Manuel Zayas| Barcelona
La imagen del dictador libio Muamar al Gadafi muerto da la vuelta al mundo: rostro ensangrentado, con boca abierta de su último grito, y una mirada que debió perderse en los mismos ojos de quienes le dispararon.
Termina así una dictadura de 42 años, en la que toda disidencia fue severamente castigada. No podía esperarse que la muerte del Líder Supremo fuera distinta, no violenta.
Soberbio y arrogante, Gadafi fue responsable hasta de su desaparición. Con las protestas todavía en ciernes, en vez de sentarse a negociar con los rebeldes, el líder de la Jamahiriya los llamó "ratas" e instruyó a brigadas de sus seguidores para exterminar a cada oponente, casa por casa. Llegó incluso a amenazar con bombardeos a los países de la cuenca mediterránea que apoyaran una invasión a Libia. (Todo eso ocurrió antes de que la OTAN entrara en el conflicto.)
Las televisiones muestran la alegría en las calles de Trípoli. Los ciudadanos libios festejan la muerte del dictador, la caída del régimen de un líder excéntrico y asesino.
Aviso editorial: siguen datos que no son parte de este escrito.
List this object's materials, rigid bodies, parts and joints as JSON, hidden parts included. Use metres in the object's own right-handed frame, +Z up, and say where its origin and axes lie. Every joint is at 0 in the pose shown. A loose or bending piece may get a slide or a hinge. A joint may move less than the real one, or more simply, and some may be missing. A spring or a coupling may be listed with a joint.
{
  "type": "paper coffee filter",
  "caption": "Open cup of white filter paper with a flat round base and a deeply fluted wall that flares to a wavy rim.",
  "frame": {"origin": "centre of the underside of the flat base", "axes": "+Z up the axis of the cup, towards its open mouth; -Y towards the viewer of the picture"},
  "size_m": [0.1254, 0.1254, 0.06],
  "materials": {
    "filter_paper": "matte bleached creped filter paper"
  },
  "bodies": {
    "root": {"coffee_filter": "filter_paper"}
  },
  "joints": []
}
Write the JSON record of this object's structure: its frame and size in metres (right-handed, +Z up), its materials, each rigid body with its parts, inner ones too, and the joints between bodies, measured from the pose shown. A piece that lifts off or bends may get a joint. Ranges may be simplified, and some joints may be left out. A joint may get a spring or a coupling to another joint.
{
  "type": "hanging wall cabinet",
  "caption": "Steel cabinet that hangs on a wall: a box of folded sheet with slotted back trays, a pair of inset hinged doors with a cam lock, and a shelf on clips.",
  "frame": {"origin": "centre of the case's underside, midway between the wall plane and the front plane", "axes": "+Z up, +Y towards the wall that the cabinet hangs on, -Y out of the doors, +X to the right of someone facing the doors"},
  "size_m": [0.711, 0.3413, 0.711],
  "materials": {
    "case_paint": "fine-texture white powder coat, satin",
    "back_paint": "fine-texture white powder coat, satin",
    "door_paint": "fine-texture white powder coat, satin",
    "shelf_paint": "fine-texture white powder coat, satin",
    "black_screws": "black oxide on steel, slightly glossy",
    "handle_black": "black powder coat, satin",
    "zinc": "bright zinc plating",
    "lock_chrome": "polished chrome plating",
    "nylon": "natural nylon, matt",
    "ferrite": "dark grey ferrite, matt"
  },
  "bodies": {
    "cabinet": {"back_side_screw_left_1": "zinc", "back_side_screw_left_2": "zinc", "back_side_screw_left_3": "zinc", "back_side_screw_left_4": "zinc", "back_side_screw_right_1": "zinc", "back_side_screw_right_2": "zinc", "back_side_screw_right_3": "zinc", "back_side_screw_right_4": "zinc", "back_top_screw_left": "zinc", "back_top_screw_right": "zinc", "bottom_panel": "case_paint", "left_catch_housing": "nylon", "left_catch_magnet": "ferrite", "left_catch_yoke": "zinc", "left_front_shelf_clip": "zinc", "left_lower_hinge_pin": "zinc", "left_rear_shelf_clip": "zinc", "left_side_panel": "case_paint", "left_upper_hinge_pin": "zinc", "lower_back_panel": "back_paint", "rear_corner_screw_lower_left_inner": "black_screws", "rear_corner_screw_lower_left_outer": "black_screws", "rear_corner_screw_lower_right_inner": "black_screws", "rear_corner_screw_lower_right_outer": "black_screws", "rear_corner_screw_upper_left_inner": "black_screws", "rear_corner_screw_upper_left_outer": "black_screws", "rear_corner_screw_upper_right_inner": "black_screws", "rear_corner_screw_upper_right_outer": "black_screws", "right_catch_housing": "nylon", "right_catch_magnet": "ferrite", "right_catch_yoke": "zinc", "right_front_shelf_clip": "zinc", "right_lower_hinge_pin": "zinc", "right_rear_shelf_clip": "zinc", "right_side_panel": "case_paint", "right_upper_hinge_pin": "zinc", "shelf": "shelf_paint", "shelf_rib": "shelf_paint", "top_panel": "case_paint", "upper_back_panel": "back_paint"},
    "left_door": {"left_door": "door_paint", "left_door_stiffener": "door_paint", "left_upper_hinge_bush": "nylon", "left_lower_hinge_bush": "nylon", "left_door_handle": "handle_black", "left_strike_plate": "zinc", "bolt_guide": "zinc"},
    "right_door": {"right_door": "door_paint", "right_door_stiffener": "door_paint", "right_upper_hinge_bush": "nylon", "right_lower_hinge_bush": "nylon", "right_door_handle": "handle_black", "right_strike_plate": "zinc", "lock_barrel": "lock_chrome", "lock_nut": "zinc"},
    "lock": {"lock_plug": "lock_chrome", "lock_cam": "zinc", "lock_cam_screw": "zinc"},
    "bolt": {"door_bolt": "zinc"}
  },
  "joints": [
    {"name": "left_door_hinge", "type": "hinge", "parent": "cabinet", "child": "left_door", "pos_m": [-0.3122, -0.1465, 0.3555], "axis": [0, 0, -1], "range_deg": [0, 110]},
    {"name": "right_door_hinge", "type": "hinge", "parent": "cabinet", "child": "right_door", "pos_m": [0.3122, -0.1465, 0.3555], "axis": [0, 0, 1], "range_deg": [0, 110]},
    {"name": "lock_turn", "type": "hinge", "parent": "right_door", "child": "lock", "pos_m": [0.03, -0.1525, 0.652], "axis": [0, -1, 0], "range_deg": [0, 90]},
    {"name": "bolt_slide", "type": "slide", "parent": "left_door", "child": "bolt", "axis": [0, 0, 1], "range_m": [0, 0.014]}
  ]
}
En La Habana, esas mismas imágenes causan terror y desasosiego: el sátrapa mayor debe reconocerse en la viva estampa de su amigo inclaudicable, ladrón y verdugo.
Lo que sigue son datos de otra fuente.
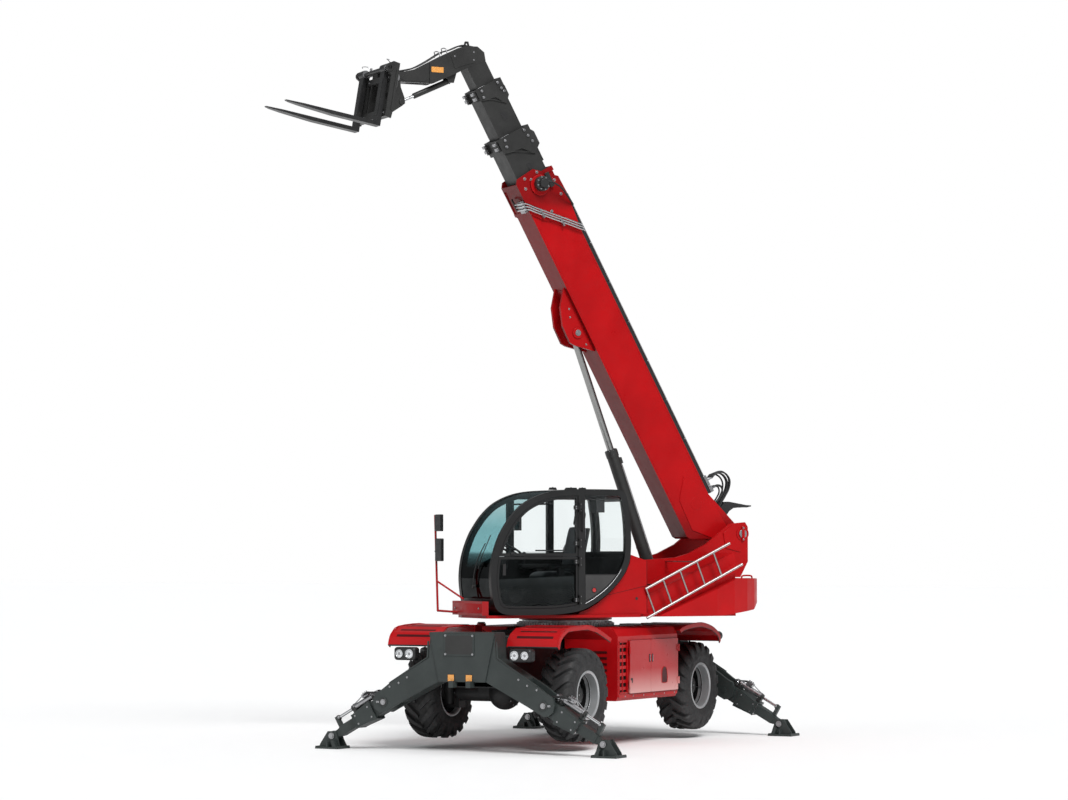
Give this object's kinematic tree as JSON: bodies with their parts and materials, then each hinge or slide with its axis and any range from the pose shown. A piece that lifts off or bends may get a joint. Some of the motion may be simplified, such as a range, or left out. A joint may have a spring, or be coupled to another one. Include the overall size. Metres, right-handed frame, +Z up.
{
  "type": "rotating telehandler",
  "caption": "Rotating telescopic handler on four folding outriggers, with slewing cab and boom turret, steered wheels and a tilting fork carriage.",
  "frame": {"origin": "on the ground under the middle of the whole machine's box", "axes": "+X chassis heading, +Y its left side, +Z up; the turret is turned 35 degrees to its right and the boom raised 61 degrees"},
  "size_m": [6.2366, 4.7929, 9.02],
  "materials": {
    "paint_red": "gloss",
    "paint_charcoal": "satin",
    "paint_outrigger": "satin",
    "paint_chassis": "satin",
    "rim_silver": "satin",
    "tyre": "matt",
    "chrome": "polished",
    "glass": "clear",
    "black_plastic": "matt",
    "steel": "machined",
    "cast": "rough",
    "seat_fabric": "woven"
  },
  "bodies": {
    "chassis": {"chassis_frame": "paint_chassis", "slew_ring": "steel", "outrigger_housings": "paint_outrigger", "fenders": "paint_red", "lamp_housings": "black_plastic", "engine_housing": "paint_red", "engine_block": "cast", "tank_box": "paint_red", "axles": "paint_chassis"},
    "engine_door_rear": {"engine_door_rear": "paint_red"},
    "engine_door_front": {"engine_door_front": "paint_red"},
    "turret": {"turret_frame": "paint_red", "counterweight": "paint_red", "turret_hoods": "paint_red", "ladder": "steel", "front_bumper_and_mirrors": "paint_red", "cab_shell": "paint_charcoal", "cab_glass": "glass", "seat": "seat_fabric", "console": "black_plastic"},
    "door_upper": {"door_upper": "paint_charcoal", "door_upper_glass": "glass"},
    "door_lower": {"door_lower": "paint_charcoal", "door_lower_glass": "glass"},
    "boom_base": {"boom_base": "paint_red", "hose_tray": "black_plastic"},
    "boom_stage_2": {"boom_stage_2": "paint_charcoal"},
    "boom_stage_3": {"boom_stage_3": "paint_charcoal"},
    "boom_stage_4": {"boom_stage_4": "paint_charcoal"},
    "lift_rod": {"lift_rod": "chrome"},
    "lift_barrel": {"lift_barrel": "paint_charcoal"},
    "tilt_barrel": {"tilt_barrel": "paint_charcoal"},
    "tilt_rod": {"tilt_rod": "chrome"},
    "fork_carriage": {"fork_carriage": "paint_charcoal"},
    "fork_left": {"fork_left": "paint_charcoal"},
    "fork_right": {"fork_right": "paint_charcoal"},
    "knuckle_front_left": {"knuckle_front_left": "paint_chassis"},
    "wheel_front_left": {"rim_front_left": "rim_silver", "tyre_front_left": "tyre"},
    "leg_front_left": {"outrigger_leg_front_left": "paint_outrigger"},
    "extension_front_left": {"outrigger_extension_front_left": "paint_outrigger"},
    "foot_front_left": {"outrigger_foot_front_left": "paint_outrigger"},
    "knuckle_front_right": {"knuckle_front_right": "paint_chassis"},
    "wheel_front_right": {"rim_front_right": "rim_silver", "tyre_front_right": "tyre"},
    "leg_front_right": {"outrigger_leg_front_right": "paint_outrigger"},
    "extension_front_right": {"outrigger_extension_front_right": "paint_outrigger"},
    "foot_front_right": {"outrigger_foot_front_right": "paint_outrigger"},
    "knuckle_rear_left": {"knuckle_rear_left": "paint_chassis"},
    "wheel_rear_left": {"rim_rear_left": "rim_silver", "tyre_rear_left": "tyre"},
    "leg_rear_left": {"outrigger_leg_rear_left": "paint_outrigger"},
    "extension_rear_left": {"outrigger_extension_rear_left": "paint_outrigger"},
    "foot_rear_left": {"outrigger_foot_rear_left": "paint_outrigger"},
    "knuckle_rear_right": {"knuckle_rear_right": "paint_chassis"},
    "wheel_rear_right": {"rim_rear_right": "rim_silver", "tyre_rear_right": "tyre"},
    "leg_rear_right": {"outrigger_leg_rear_right": "paint_outrigger"},
    "extension_rear_right": {"outrigger_extension_rear_right": "paint_outrigger"},
    "foot_rear_right": {"outrigger_foot_rear_right": "paint_outrigger"}
  },
  "joints": [
    {"name": "steer_front_left", "type": "hinge", "parent": "chassis", "child": "knuckle_front_left", "pos_m": [1.2927, 1.0914, 0.688], "axis": [0, 0, 1], "range_deg": [-32, 32]},
    {"name": "roll_front_left", "type": "hinge", "parent": "knuckle_front_left", "child": "wheel_front_left", "pos_m": [1.2927, 1.2514, 0.688], "axis": [0, 1, 0], "continuous": true},
    {"name": "leg_fold_front_left", "type": "hinge", "parent": "chassis", "child": "leg_front_left", "pos_m": [2.2507, 1.4114, 0.6], "axis": [1, 0, 0], "range_deg": [0, 97]},
    {"name": "leg_retract_front_left", "type": "slide", "parent": "leg_front_left", "child": "extension_front_left", "axis": [0, -0.871, 0.4913], "range_m": [0, 0.2]},
    {"name": "foot_swivel_front_left", "type": "hinge", "parent": "extension_front_left", "child": "foot_front_left", "pos_m": [2.2507, 2.1914, 0.16], "axis": [1, 0, 0], "range_deg": [-30, 30]},
    {"name": "steer_front_right", "type": "hinge", "parent": "chassis", "child": "knuckle_front_right", "pos_m": [1.2927, -0.5086, 0.688], "axis": [0, 0, 1], "range_deg": [-32, 32]},
    {"name": "roll_front_right", "type": "hinge", "parent": "knuckle_front_right", "child": "wheel_front_right", "pos_m": [1.2927, -0.6686, 0.688], "axis": [0, 1, 0], "continuous": true},
    {"name": "leg_fold_front_right", "type": "hinge", "parent": "chassis", "child": "leg_front_right", "pos_m": [2.2507, -0.8286, 0.6], "axis": [-1, 0, 0], "range_deg": [0, 97]},
    {"name": "leg_retract_front_right", "type": "slide", "parent": "leg_front_right", "child": "extension_front_right", "axis": [0, 0.871, 0.4913], "range_m": [0, 0.2]},
    {"name": "foot_swivel_front_right", "type": "hinge", "parent": "extension_front_right", "child": "foot_front_right", "pos_m": [2.2507, -1.6086, 0.16], "axis": [-1, 0, 0], "range_deg": [-30, 30]},
    {"name": "steer_rear_left", "type": "hinge", "parent": "chassis", "child": "knuckle_rear_left", "pos_m": [-1.9553, 1.0914, 0.688], "axis": [0, 0, 1], "range_deg": [-32, 32]},
    {"name": "roll_rear_left", "type": "hinge", "parent": "knuckle_rear_left", "child": "wheel_rear_left", "pos_m": [-1.9553, 1.2514, 0.688], "axis": [0, 1, 0], "continuous": true},
    {"name": "leg_fold_rear_left", "type": "hinge", "parent": "chassis", "child": "leg_rear_left", "pos_m": [-2.9133, 1.4114, 0.6], "axis": [1, 0, 0], "range_deg": [0, 97]},
    {"name": "leg_retract_rear_left", "type": "slide", "parent": "leg_rear_left", "child": "extension_rear_left", "axis": [0, -0.871, 0.4913], "range_m": [0, 0.2]},
    {"name": "foot_swivel_rear_left", "type": "hinge", "parent": "extension_rear_left", "child": "foot_rear_left", "pos_m": [-2.9133, 2.1914, 0.16], "axis": [1, 0, 0], "range_deg": [-30, 30]},
    {"name": "steer_rear_right", "type": "hinge", "parent": "chassis", "child": "knuckle_rear_right", "pos_m": [-1.9553, -0.5086, 0.688], "axis": [0, 0, 1], "range_deg": [-32, 32]},
    {"name": "roll_rear_right", "type": "hinge", "parent": "knuckle_rear_right", "child": "wheel_rear_right", "pos_m": [-1.9553, -0.6686, 0.688], "axis": [0, 1, 0], "continuous": true},
    {"name": "leg_fold_rear_right", "type": "hinge", "parent": "chassis", "child": "leg_rear_right", "pos_m": [-2.9133, -0.8286, 0.6], "axis": [-1, 0, 0], "range_deg": [0, 97]},
    {"name": "leg_retract_rear_right", "type": "slide", "parent": "leg_rear_right", "child": "extension_rear_right", "axis": [0, 0.871, 0.4913], "range_m": [0, 0.2]},
    {"name": "foot_swivel_rear_right", "type": "hinge", "parent": "extension_rear_right", "child": "foot_rear_right", "pos_m": [-2.9133, -1.6086, 0.16], "axis": [-1, 0, 0], "range_deg": [-30, 30]},
    {"name": "engine_door_rear_hinge", "type": "hinge", "parent": "chassis", "child": "engine_door_rear", "pos_m": [-1.2153, 1.4914, 1], "axis": [0, 0, 1], "range_deg": [0, 110]},
    {"name": "engine_door_front_hinge", "type": "hinge", "parent": "chassis", "child": "engine_door_front", "pos_m": [0.2027, 1.4914, 1], "axis": [0, 0, -1], "range_deg": [0, 110]},
    {"name": "slew", "type": "hinge", "parent": "chassis", "child": "turret", "pos_m": [-0.3313, 0.2914, 1.5], "axis": [0, 0, 1], "continuous": true},
    {"name": "cab_door_upper_hinge", "type": "hinge", "parent": "turret", "child": "door_upper", "pos_m": [0.71693, 1.04921, 2.8], "axis": [0, 0, 1], "range_deg": [0, 160]},
    {"name": "cab_door_lower_hinge", "type": "hinge", "parent": "turret", "child": "door_lower", "pos_m": [0.71693, 1.04921, 2.1], "axis": [0, 0, 1], "range_deg": [0, 105]},
    {"name": "boom_lift", "type": "hinge", "parent": "turret", "child": "boom_base", "pos_m": [-2.39558, 1.61475, 2.69], "axis": [-0.5736, -0.8192, 0], "range_deg": [-61, 19]},
    {"name": "telescope", "type": "slide", "parent": "boom_base", "child": "boom_stage_2", "axis": [0.3971, -0.2781, 0.8746], "range_m": [0, 4.1]},
    {"name": "telescope_stage_3", "type": "slide", "parent": "boom_stage_2", "child": "boom_stage_3", "axis": [0.3971, -0.2781, 0.8746], "range_m": [0, 4.1]},
    {"name": "telescope_stage_4", "type": "slide", "parent": "boom_stage_3", "child": "boom_stage_4", "axis": [0.3971, -0.2781, 0.8746], "range_m": [0, 4.1]},
    {"name": "lift_rod_pivot", "type": "hinge", "parent": "boom_base", "child": "lift_rod", "pos_m": [-0.51913, 0.30084, 5.2962], "axis": [-0.5736, -0.8192, 0], "range_deg": [-8.5, 3]},
    {"name": "lift_stroke", "type": "slide", "parent": "lift_rod", "child": "lift_barrel", "axis": [-0.2848, 0.1994, -0.9376], "range_m": [-1.24, 0.39]},
    {"name": "carriage_tilt", "type": "hinge", "parent": "boom_stage_4", "child": "fork_carriage", "pos_m": [1.61007, -1.19004, 8.47], "axis": [0.5736, 0.8192, 0], "range_deg": [-62, 50]},
    {"name": "tilt_barrel_pivot", "type": "hinge", "parent": "boom_stage_4", "child": "tilt_barrel", "pos_m": [0.93837, -0.71971, 8.5], "axis": [0.5736, 0.8192, 0], "range_deg": [-6.3, 5.1]},
    {"name": "tilt_stroke", "type": "slide", "parent": "tilt_barrel", "child": "tilt_rod", "axis": [0.7444, -0.5212, -0.4174], "range_m": [-0.211, 0.2612]},
    {"name": "fork_left_shift", "type": "slide", "parent": "fork_carriage", "child": "fork_left", "axis": [0.5736, 0.8192, 0], "range_m": [-0.12, 0.045]},
    {"name": "fork_right_shift", "type": "slide", "parent": "fork_carriage", "child": "fork_right", "axis": [-0.5736, -0.8192, 0], "range_m": [-0.12, 0.045]}
  ],
  "couplings": [
    {"joint": "steer_front_right", "follows": "steer_front_left", "ratio": 1},
    {"joint": "steer_rear_right", "follows": "steer_rear_left", "ratio": 1},
    {"joint": "telescope_stage_3", "follows": "telescope", "ratio": 1},
    {"joint": "telescope_stage_4", "follows": "telescope", "ratio": 1},
    {"joint": "lift_rod_pivot", "follows": "boom_lift", "ratio": 0.13},
    {"joint": "lift_stroke", "follows": "boom_lift", "m_per_rad": 1.157},
    {"joint": "tilt_barrel_pivot", "follows": "carriage_tilt", "ratio": 0.1},
    {"joint": "tilt_stroke", "follows": "carriage_tilt", "m_per_rad": -0.24}
  ]
}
Aunque no lo mencione siquiera en ninguna de sus reflexiones, debe recordarse que Fidel Castro recibió el estrafalario Premio Gadafi de Derechos Humanos, con el que el dictador libio agasajó (y compró) a sus más fieles amigos, que nunca le fueron críticos.
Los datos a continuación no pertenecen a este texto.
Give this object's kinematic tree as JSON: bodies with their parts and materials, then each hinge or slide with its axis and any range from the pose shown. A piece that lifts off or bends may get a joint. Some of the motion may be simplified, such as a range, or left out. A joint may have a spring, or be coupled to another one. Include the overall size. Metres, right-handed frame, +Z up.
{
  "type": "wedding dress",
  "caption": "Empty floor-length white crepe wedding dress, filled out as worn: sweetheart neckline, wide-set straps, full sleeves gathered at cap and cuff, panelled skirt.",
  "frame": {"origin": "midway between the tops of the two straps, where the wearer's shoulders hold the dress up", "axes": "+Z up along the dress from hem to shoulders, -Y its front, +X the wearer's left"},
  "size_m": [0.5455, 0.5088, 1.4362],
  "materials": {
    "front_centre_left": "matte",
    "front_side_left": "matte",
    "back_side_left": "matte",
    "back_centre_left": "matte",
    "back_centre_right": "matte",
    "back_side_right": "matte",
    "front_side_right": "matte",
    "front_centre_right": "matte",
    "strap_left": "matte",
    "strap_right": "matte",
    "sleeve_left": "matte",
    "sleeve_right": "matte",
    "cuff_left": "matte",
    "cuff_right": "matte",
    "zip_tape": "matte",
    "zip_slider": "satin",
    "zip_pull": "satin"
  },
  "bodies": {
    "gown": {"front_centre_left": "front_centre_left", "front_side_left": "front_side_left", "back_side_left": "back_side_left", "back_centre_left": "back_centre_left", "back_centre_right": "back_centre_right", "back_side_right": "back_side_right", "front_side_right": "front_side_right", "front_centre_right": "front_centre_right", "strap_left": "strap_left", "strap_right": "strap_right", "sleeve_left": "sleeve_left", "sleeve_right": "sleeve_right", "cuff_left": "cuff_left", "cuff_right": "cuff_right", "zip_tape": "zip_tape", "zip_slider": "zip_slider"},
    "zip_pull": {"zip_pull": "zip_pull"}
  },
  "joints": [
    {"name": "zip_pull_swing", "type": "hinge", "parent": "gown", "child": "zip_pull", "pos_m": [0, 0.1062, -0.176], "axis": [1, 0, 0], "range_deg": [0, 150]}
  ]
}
El sátrapa cubano ha sabido mantenerse fiel e inclaudible, aun conociendo todos los crímenes de su "rebelde" amigo.
Gadafi ha muerto.
Hay que ver la alegría de la gente cuando caen los falsos líderes.
Para ellos no habrá estatuas.
Hay fiesta en Trípoli. En la mente de los gobernantes cubanos, solo hay terror. Y no puede haber menos.